One of the largest and most comprehensive collections of Cumann na mBan memorabilia has gone on display at the Cork Public Museum after its surprise discovery in a dusty attic.
Curator Dan Breen said the historically significant collection would have been lost forever but for the vigilance of a householder who rang the museum and asked them to come and assess the material in his attic ahead of his selling the property in 2007.
"I was expecting a 10-minute callover - no there's nothing here, thanks very much - but we stumbled upon what appeared to be an absolute treasure trove relating to the Cumann na mBan in Cork, and more significantly, the Cumann na mBan in Cork after the split and the Civil War and the role especially played by two sisters Lil and May Conlon", Mr Breen said.
Experts say the archive, which contains over 5,000 items including photographs, letters, pamphlets and newspaper clippings, gives an extraordinary insight into the role of the women's republican paramilitary organisation during tumultuous times in the country's history, especially during the Civil War.

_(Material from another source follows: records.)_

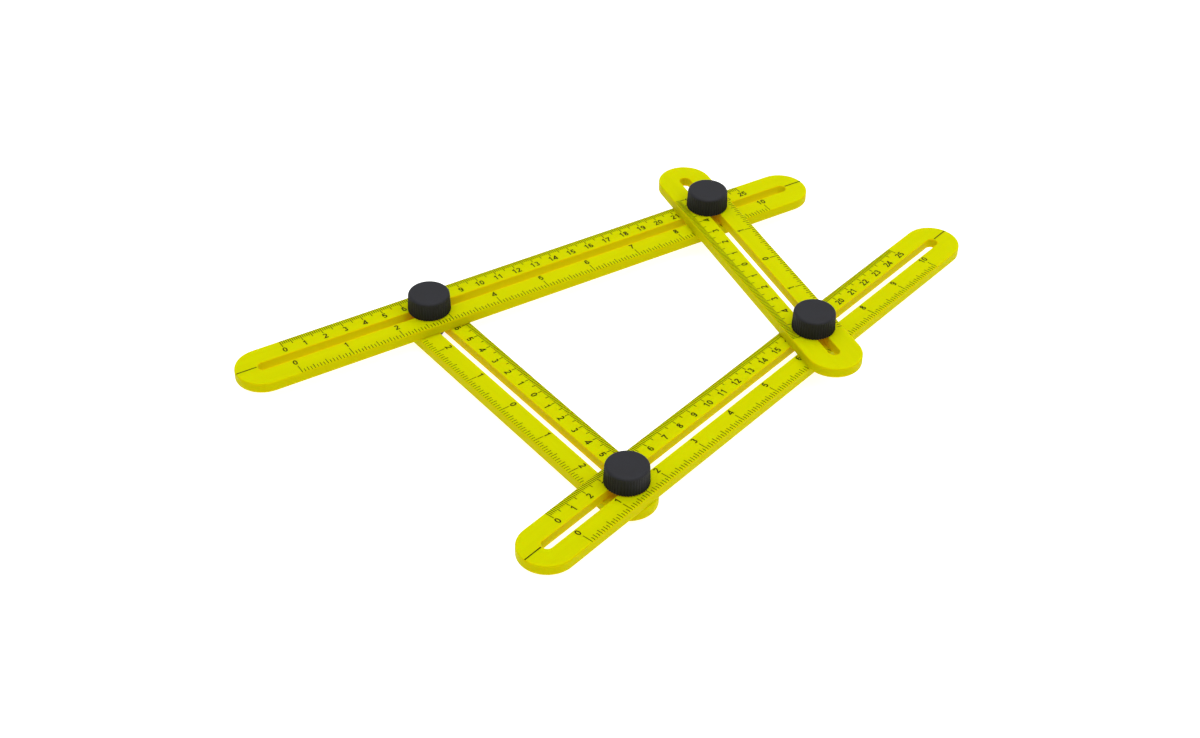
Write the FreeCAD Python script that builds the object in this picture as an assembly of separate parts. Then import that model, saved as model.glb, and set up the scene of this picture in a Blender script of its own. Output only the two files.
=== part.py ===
import FreeCAD, Part
import math
import os

# Multi-angle folding ruler: four slotted rulers that cross in pairs. A bolt goes up through both
# slots of each pair, and a fluted knob on the bolt clamps the two rulers together.
# Millimetres, +Z up, +X along the rear long ruler from its zero end. The origin is the middle of
# the whole outline, on the plane of the lowest bolt heads, which is what the tool stands on.

os.makedirs("parts", exist_ok=True)

# Rulers
RULER_WIDTH = 26.2
RULER_THICKNESS = 5.0
SLOT_WIDTH = 5.4
LONG_REACH = 282.6  # from the centre of one round end to the other, along the slot
SHORT_REACH = 150.6
EDGE_ROUND = 0.8  # of the outline's upper edge
BASE_ROUND = 0.4  # of its lower edge
SLOT_EDGE_BREAK = 0.2

# Where the bolts stand along each ruler, from the centre of its zero-side round end
REAR_LEFT_ON_REAR = 83.4
REAR_RIGHT_ON_REAR = 237.7
FRONT_LEFT_ON_FRONT = 50.25
FRONT_RIGHT_ON_FRONT = 183.05
REAR_LEFT_ON_LEFT = 1.0
FRONT_LEFT_ON_LEFT = 149.6
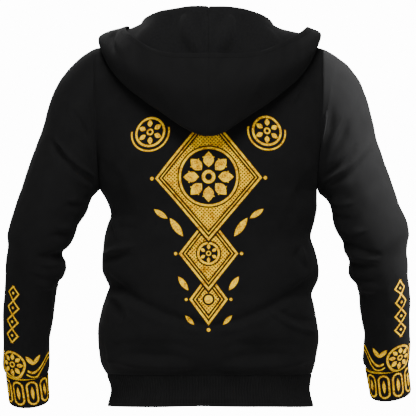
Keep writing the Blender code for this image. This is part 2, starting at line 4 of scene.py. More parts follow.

Now fully available online, Mr Breen says the material is a treasure trove for historians and researchers interested in the history of the time and the role of women.
"Over the last few years we tried very hard to digitise it and get it out to the public and I think over the next few years, more and more discoveries will be made from the collection and more and more connections will be made", said Mr Breen.
Curated artefacts from the collection have now gone on public display as part of the Museum's first major exhibition in over 70 years, on the Civil War in Cork.
Like the famous MacSwiney and Wallace sisters, Lil and May Conlon were leading members of the Cumann na mBan in Cork City, but Mr Breen says they "came into their own" when the organisation split over the Treaty in 1923, and the sisters took the pro-Treaty side contrary to the national stance.
"This Conlon Collection allows us to see a microcosm of what was happening throughout the country - brothers were fighting brothers, families were split in half, organisations were being split, and I think this collection gives us just such a unique perspective into what was happening on the ground in Cork itself."
Avid collectors, the archive was also the primary source for the first history of the Cumann na mBan written by Lil Conlon and published in 1969 - a copy of which was recently acquired by the museum.
"Without a doubt it is a wonderful book and it lays out quite clearly that Lil felt she had no choice but that she had to do this book because the role of women, and the Cumann na mBan, had been ignored especially in the 1966 commemorations of the 1916 Rising", he said.